Locate every line that holds the string "scene" and copy it.

INPUT DATA:
— start —

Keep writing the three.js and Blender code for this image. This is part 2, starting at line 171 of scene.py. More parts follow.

— end —
— start —

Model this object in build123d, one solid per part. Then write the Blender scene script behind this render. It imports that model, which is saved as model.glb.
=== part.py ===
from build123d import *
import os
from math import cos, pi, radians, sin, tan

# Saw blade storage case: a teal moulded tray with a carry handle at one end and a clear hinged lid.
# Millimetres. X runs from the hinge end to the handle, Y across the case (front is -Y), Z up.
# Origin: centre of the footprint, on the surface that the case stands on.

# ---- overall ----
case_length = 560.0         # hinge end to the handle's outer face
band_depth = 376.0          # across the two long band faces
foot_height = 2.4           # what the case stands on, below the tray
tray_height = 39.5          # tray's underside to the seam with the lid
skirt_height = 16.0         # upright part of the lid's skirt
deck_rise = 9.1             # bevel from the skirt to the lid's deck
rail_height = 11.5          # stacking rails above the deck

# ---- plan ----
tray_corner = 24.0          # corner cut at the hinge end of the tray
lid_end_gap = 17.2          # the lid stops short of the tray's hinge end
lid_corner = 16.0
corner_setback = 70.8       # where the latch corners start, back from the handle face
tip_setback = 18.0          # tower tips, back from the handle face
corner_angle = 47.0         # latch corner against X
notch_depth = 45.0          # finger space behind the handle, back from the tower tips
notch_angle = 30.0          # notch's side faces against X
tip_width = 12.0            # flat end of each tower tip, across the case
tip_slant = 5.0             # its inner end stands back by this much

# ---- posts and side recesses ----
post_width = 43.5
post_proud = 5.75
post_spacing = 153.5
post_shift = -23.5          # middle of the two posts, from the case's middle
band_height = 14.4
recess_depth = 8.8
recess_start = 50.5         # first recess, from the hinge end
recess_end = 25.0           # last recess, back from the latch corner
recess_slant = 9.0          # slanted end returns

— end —

RESULT:
Keep writing the three.js and Blender code for this image. This is part 2, starting at line 171 of scene.py. More parts follow.
Model this object in build123d, one solid per part. Then write the Blender scene script behind this render. It imports that model, which is saved as model.glb.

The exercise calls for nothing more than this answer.